To validate our theorizing and facilitate the study of social class, we generated the MCCS, a self-report measure of the five dimensions of class consciousness identified in our model. This scale was psychometrically sound and we found that individual differences in this measure were predicted by a number of important person-level variables such as subjective social class and class group membership. Future research can apply this measurement in other contexts (e.g., experimental or longitudinal studies) to gain more insight into the factors that influence class consciousness. Our theoretical perspective and associated scale offer an initial step in what promises to be an important and novel area for future research.
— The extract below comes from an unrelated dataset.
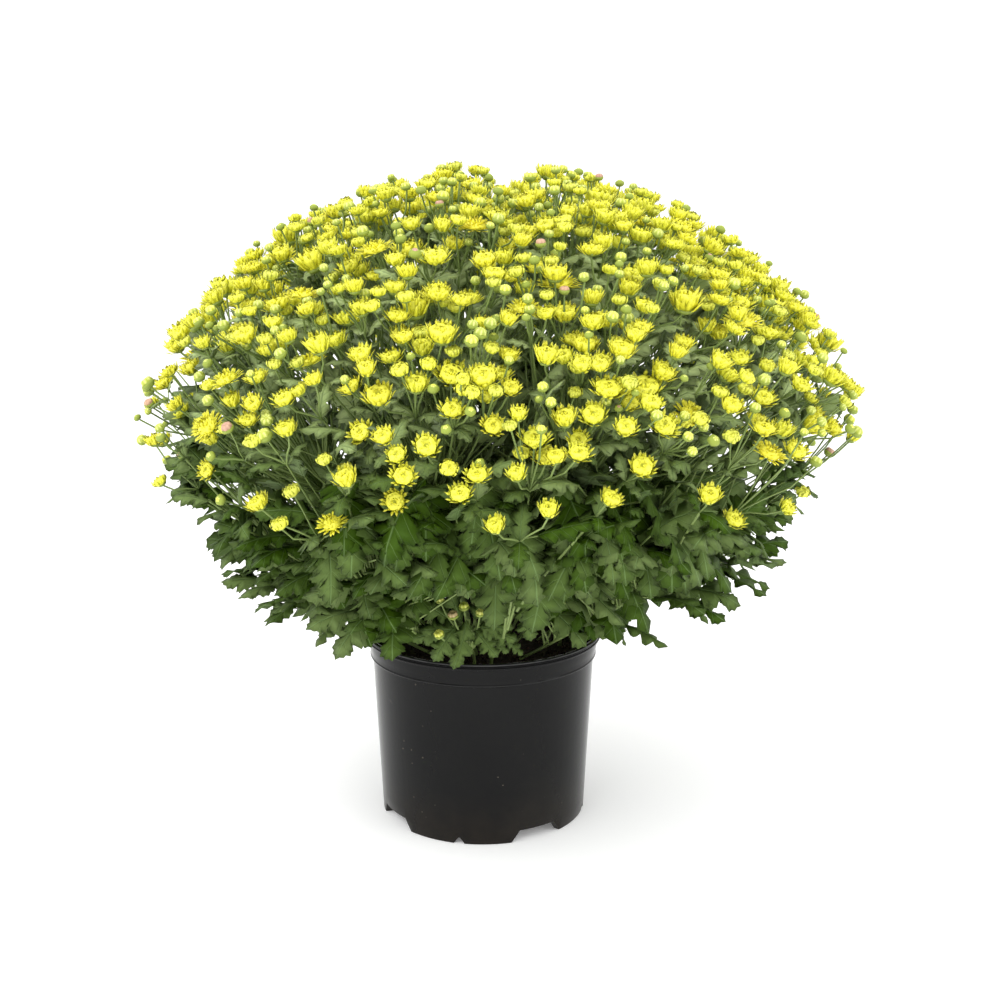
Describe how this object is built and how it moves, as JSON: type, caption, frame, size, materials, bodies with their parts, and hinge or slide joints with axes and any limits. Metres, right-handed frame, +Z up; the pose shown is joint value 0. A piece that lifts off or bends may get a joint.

Critically, we believe the study of class consciousness offers not only many possibilities for scientific discovery, but also important political possibilities. Understanding how individuals perceive social class divisions is imperative for understanding resistance to and support for a range of public policies aimed at addressing class-based inequality. Given this importance, it is perhaps surprising that class consciousness has been largely ignored within psychology. We hope that this paper offers at least a first step toward correcting that absence.